_Brief_
Write out the whole listing word for word.
::: Data section
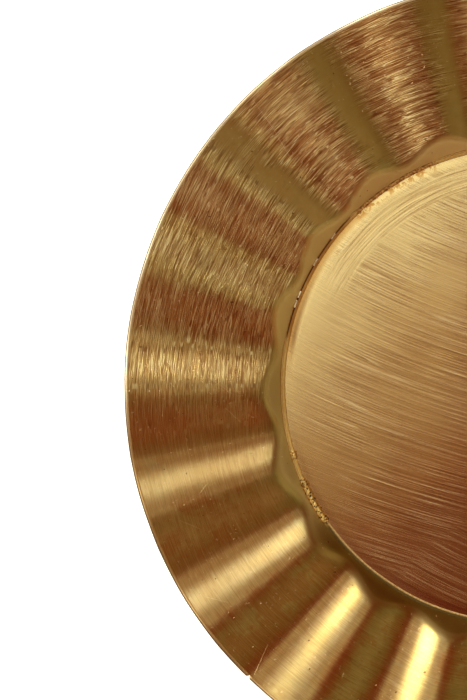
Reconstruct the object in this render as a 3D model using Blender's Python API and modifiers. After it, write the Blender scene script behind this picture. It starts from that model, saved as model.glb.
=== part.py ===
"""A round brass tray with a fluted rim, soldered together from sheet and wire. Metres, +Z up.

The tray stands on its well: the origin is the centre of the ring that it rests on, at table height.
Four pieces make it: the fluted rim sheet, which turns down into the well's wall and in again to a
narrow ledge, the floor disc that lies on that ledge, the solder fillet that joins the disc's edge
to the wall, and the round wire that trims the rim's outer edge.
"""

import math

import bpy

# Driving dimensions
FLUTES = 20
OUTER_RADIUS = 0.1650
SHEET = 0.0012
WIRE_RADIUS = 0.0008
FIT_GAP = 0.0003
CREST_ANGLE = math.radians(181.2)
JOINT_ANGLE = math.radians(226.0)

# The well: the ledge's inner edge, the corner where the wall starts, and the crease where it ends
LEDGE_INNER_RADIUS = 0.0920
CORNER_RADIUS = 0.0998
CREASE_RADIUS = 0.1053
WALL_SLOPE = math.tan(math.radians(58.0))
LEDGE_TOP = SHEET
CREASE_HEIGHT = LEDGE_TOP + (CREASE_RADIUS - CORNER_RADIUS) * WALL_SLOPE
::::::
_Answer to this exercise_
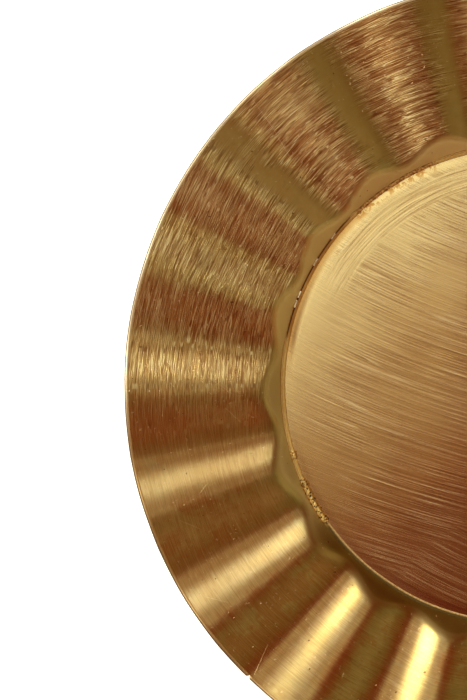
Reconstruct the object in this render as a 3D model using Blender's Python API and modifiers. After it, write the Blender scene script behind this picture. It starts from that model, saved as model.glb.
=== part.py ===
"""A round brass tray with a fluted rim, soldered together from sheet and wire. Metres, +Z up.

The tray stands on its well: the origin is the centre of the ring that it rests on, at table height.
Four pieces make it: the fluted rim sheet, which turns down into the well's wall and in again to a
narrow ledge, the floor disc that lies on that ledge, the solder fillet that joins the disc's edge
to the wall, and the round wire that trims the rim's outer edge.
"""

import math

import bpy

# Driving dimensions
FLUTES = 20
OUTER_RADIUS = 0.1650
SHEET = 0.0012
WIRE_RADIUS = 0.0008
FIT_GAP = 0.0003
CREST_ANGLE = math.radians(181.2)
JOINT_ANGLE = math.radians(226.0)

# The well: the ledge's inner edge, the corner where the wall starts, and the crease where it ends
LEDGE_INNER_RADIUS = 0.0920
CORNER_RADIUS = 0.0998
CREASE_RADIUS = 0.1053
WALL_SLOPE = math.tan(math.radians(58.0))
LEDGE_TOP = SHEET
CREASE_HEIGHT = LEDGE_TOP + (CREASE_RADIUS - CORNER_RADIUS) * WALL_SLOPE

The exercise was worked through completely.